To:    Everyone
Re:    "New Britishness" and the inferiority complex of many blacks and Muslims in western societies
Date:  Saturday 7 October 06

In respect to Britain's ethnic and religious minorities, it seems to me that there are particular problems with some (not all) blacks and Muslims because of their own - rarely admitted, but not entirely unjustified - sense of inferiority. Both groups are here to take advantage of an advanced level of civilisation that has not been attained (and doesn't look much like being attained in the foreseeable future) in their countries of origin, or anywhere else by people of their own race, culture or religion.
 
Unfortunately, one cannot express such an opinion in public without being accused of "racism", which effectively prevents all discussion and even private consideration, of this problem.
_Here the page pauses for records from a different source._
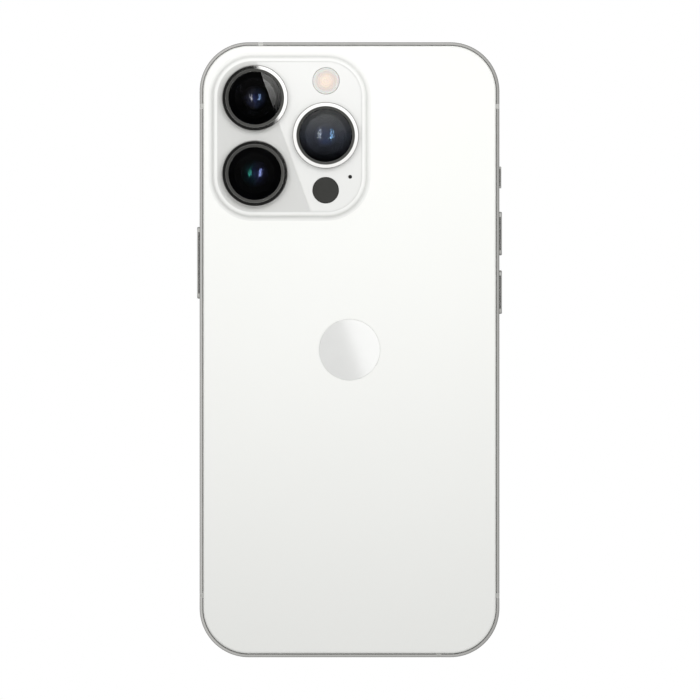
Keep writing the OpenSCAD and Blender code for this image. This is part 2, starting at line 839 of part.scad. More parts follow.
module bottom_screws() {
    lobes = 5;
    color("silver") for (x = [-screw_x, screw_x]) translate([x, 0, 0]) difference() {
        union() {
            translate([0, 0, 0.05]) cylinder(r = 0.8, h = 0.8);
            translate([0, 0, 0.05]) cylinder(r = 0.42, h = 4.4);
        }
        for (i = [0 : lobes - 1])
            rotate([0, 0, 360 / lobes * i]) translate([0.28, 0, -1]) cylinder(r = 0.16, h = 1.35);
        translate([0, 0, -1]) cylinder(r = 0.26, h = 1.35);
    }
}

back_glass();
back_mark_disc();
band_top();
band_right();
band_bottom();
band_left();
band_corner_top_left();
band_corner_bottom_right();
antenna_inserts();
chassis();
front_glass();
display_panel();
display_bezel();
display_shield();
display_gasket();
acoustic_meshes();
side_button();
volume_up_button();
volume_down_button();
ring_switch();
button_switches();
sim_tray();
sim_card();
sim_reader();
telephoto_lens_ring();
wide_lens_ring();
ultrawide_lens_ring();
telephoto_cover_glass();
wide_cover_glass();
ultrawide_cover_glass();
telephoto_camera();
wide_camera();
ultrawide_camera();
telephoto_barrel();
wide_barrel();
ultrawide_barrel();
camera_sensor_boards();
flash_lens();
flash_led();
depth_sensor_window();
depth_sensor_module();
rear_microphone();
camera_bracket();
bracket_screws();
front_camera();
face_sensor();
earpiece_speaker();
battery();
logic_board();
board_shields();
flex_cables();
charging_coil();
magnet_ring();
haptic_case();
haptic_mass();
haptic_springs();
loudspeaker_box();
speaker_diaphragm();
charge_port();
bottom_screws();
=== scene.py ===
"""Looks for a smartphone seen from behind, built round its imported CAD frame.

Shapes are worked out in millimetres, in the frame's own axes: +Z up, the back faces -Y.
"""

import json
from math import asin, atan, cos, degrees, pi, radians, sin, sqrt

import bmesh
import bpy
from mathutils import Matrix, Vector
from mathutils.geometry import delaunay_2d_cdt

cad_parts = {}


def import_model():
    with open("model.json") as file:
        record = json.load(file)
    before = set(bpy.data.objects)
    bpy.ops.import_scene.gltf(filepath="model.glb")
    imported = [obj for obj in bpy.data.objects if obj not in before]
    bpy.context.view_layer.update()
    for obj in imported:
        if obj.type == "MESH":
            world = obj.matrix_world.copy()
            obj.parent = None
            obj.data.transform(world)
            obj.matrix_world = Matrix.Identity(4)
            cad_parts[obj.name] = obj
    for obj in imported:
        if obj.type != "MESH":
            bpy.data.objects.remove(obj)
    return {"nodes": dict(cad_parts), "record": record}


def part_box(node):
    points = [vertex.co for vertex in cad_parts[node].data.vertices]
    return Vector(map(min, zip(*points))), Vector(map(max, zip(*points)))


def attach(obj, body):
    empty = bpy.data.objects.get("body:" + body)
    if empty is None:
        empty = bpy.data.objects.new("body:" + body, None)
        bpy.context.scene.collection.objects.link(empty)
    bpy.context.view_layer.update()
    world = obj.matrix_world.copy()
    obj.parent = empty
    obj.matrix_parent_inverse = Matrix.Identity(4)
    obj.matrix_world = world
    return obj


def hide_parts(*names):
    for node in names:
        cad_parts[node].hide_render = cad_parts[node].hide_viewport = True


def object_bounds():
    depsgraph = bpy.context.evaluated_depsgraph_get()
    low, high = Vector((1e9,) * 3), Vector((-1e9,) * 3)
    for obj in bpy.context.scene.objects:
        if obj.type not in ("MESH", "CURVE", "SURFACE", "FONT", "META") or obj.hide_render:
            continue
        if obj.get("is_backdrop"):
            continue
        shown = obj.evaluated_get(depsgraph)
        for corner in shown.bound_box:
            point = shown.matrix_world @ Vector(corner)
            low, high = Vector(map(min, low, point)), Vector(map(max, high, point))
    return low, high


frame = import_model()
cad_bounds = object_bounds()

MM = 0.001


def box(node):
    """A CAD node's lowest and highest corners, in millimetres."""
    low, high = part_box(node)
    return low / MM, high / MM


# -------- sizes, from the frame

FRONT_LOW, FRONT_HIGH = box("front_glass")
RAIL_LOW, RAIL_HIGH = box("band_right")
HALF_W = RAIL_HIGH.x
BODY_H = box("band_top")[1].z
HALF_T = FRONT_HIGH.y
GLASS_IN = FRONT_LOW.y
INSET = HALF_W - FRONT_HIGH.x
BAND_WALL = 1.5
BAND_EDGE_R = 0.75
CORNER_R = 11.7
GLASS_R = CORNER_R - INSET
GLASS_EDGE_R = 0.6
SEAT_Y = GLASS_IN - 0.05
EDGE_Y = SEAT_Y - 0.1
CORNER_X = HALF_W - CORNER_R
CORNER_HIGH = BODY_H - CORNER_R
BREAK_HALF = 0.55
BREAK_GAP = 0.01
PLATEAU_TOP = -box("back_glass")[0].y
PLATEAU_H = PLATEAU_TOP - HALF_T
CAMERAS = ("telephoto", "wide", "ultrawide")
BUTTONS = ("side_button", "volume_up_button", "volume_down_button")
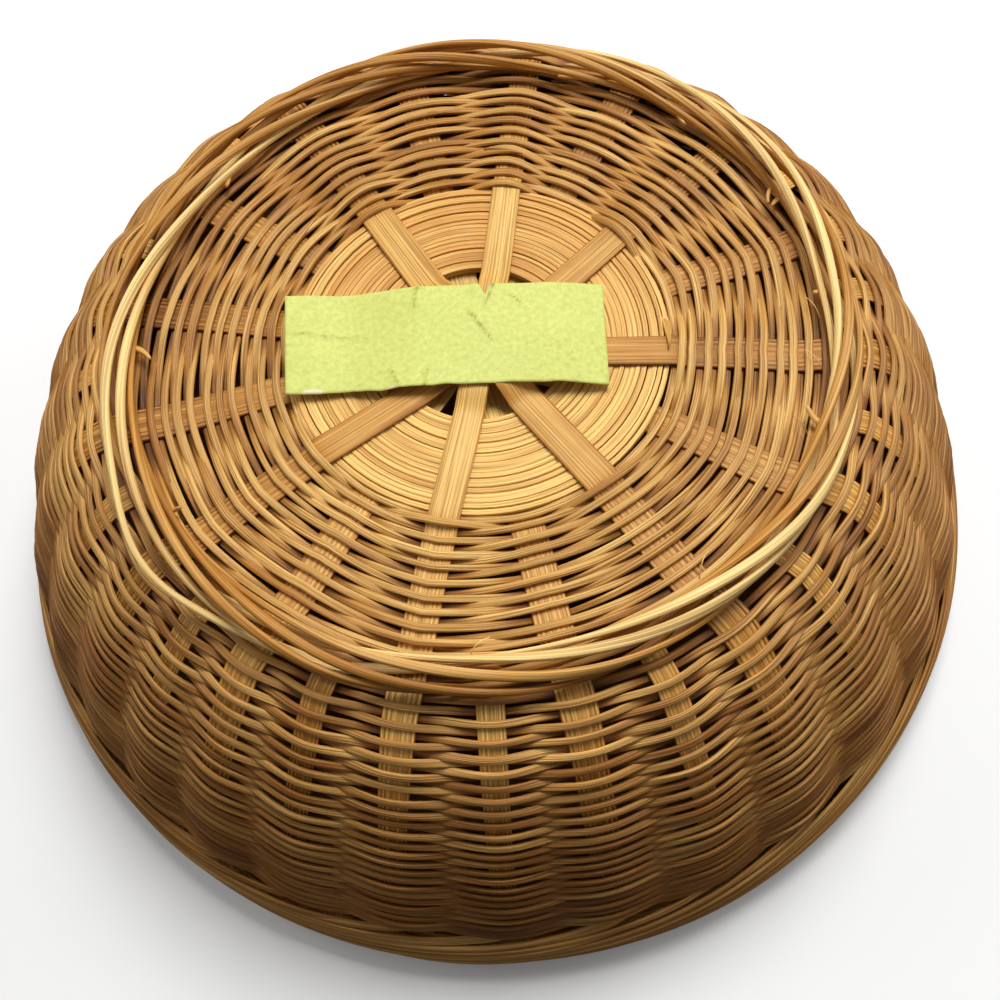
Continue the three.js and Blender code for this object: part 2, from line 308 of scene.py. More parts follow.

I could be mistaken, of course, although I don't think so, but until we are permitted to discuss it, we will never know.
 
I'm not suggesting that individual blacks and Muslims are inferior (that would be racism) - far from it (there are many, I know, who are a lot brighter than I am), but am referring to them as ethnic and religious groups. I've tried putting myself in their position and imagining how "I" would feel. I would FEEL inferior, I'm pretty sure of it. I wouldn't BE inferior, of course, any more than they are, but I would FEEL it. And this, I believe, goes a long way to explaining many of the undeniable problems there are for and with blacks and Muslims in western societies.
 
It is a very sensitive topic, I appreciate, and has to be dealt with sensitively, but continuing to suppress all discussion of it as "racist" is not going to help the situation, but allow it fester and become even worse.
 
One solution, which some people seem to have in mind (especially amongst leftwing liberal intellectuals), is the complete assimilation of immigrants and natives in the "melting pot" of racial and cultural homogeneity to create a "New Britishness". To them it is just a matter of keeping a lid on all the objections (from natives by decrying them as "racist" and from immigrants by insisting on their "integration", i.e. assimilation into (New) British society) until sufficient homogenization has taken place. But I think - and hope (not least, because of my love of diversity as opposed to homogeneity) - that the lid will come flying off long before they are successful. It is loosening already and this short essay, I hope, will help to loosen it a little more.